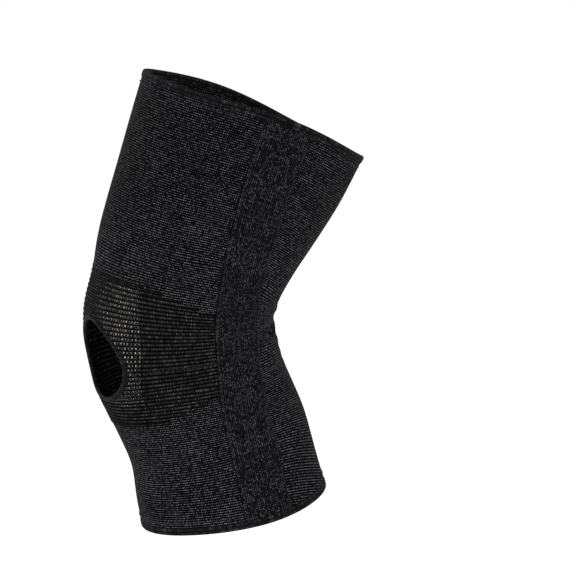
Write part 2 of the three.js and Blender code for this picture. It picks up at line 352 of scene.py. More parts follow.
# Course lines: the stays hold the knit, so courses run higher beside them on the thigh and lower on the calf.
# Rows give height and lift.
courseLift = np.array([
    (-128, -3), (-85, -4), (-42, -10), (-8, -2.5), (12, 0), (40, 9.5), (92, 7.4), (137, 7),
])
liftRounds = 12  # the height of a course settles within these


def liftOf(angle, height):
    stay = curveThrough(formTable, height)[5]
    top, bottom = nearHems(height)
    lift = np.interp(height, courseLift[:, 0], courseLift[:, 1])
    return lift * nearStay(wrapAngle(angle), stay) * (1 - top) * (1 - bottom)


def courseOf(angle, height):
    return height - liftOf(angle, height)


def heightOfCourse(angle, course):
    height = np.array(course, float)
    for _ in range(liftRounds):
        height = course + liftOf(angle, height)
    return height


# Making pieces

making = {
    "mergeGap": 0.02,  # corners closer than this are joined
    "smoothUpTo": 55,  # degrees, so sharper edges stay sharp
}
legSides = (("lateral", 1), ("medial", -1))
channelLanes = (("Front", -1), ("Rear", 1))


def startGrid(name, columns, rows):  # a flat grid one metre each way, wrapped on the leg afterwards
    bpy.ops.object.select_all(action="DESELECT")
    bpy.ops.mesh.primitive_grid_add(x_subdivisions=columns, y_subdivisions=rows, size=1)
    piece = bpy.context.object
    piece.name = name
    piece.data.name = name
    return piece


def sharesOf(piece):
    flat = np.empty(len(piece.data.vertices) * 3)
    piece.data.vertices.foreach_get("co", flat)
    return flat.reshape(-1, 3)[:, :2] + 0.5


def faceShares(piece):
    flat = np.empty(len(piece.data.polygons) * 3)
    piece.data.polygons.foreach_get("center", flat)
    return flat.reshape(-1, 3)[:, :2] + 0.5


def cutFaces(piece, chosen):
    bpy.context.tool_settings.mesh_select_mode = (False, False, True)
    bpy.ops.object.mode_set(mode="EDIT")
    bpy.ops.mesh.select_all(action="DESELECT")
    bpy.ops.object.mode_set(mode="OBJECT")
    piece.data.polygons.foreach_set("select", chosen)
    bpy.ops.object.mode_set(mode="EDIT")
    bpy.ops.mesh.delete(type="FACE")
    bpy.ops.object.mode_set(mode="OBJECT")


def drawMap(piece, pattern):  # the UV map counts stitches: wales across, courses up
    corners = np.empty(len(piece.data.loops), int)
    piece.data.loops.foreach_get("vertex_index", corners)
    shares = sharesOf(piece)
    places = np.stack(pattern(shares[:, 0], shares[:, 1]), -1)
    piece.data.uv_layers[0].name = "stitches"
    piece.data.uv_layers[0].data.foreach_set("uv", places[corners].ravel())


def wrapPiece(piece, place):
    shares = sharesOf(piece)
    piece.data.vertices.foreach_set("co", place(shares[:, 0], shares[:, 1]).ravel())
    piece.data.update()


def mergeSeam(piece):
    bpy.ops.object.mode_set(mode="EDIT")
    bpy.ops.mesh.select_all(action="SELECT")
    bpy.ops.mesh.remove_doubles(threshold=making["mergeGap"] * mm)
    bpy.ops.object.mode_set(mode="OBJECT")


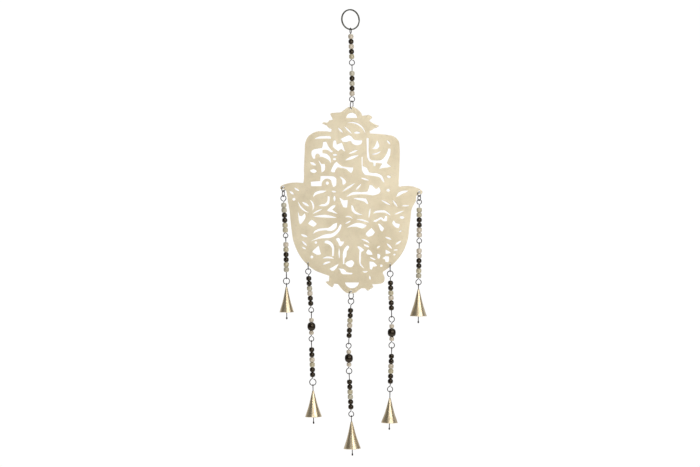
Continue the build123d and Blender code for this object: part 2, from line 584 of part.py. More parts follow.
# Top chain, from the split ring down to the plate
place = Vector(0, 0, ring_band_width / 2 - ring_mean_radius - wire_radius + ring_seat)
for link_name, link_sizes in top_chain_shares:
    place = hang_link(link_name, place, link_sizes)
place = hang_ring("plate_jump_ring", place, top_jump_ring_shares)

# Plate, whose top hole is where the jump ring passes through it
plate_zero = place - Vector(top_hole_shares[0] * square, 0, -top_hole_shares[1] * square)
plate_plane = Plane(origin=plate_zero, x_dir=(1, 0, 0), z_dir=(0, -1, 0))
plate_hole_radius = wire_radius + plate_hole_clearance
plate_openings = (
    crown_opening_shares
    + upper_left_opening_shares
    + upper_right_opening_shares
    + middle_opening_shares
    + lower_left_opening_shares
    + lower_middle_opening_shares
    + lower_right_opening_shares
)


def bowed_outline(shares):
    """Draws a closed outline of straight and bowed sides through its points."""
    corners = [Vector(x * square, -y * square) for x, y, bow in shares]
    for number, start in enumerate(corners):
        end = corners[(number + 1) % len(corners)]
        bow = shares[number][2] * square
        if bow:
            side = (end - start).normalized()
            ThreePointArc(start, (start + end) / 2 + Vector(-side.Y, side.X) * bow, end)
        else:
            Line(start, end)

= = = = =

Copy out all lines above that include the string "code".

Write part 2 of the three.js and Blender code for this picture. It picks up at line 352 of scene.py. More parts follow.
Continue the build123d and Blender code for this object: part 2, from line 584 of part.py. More parts follow.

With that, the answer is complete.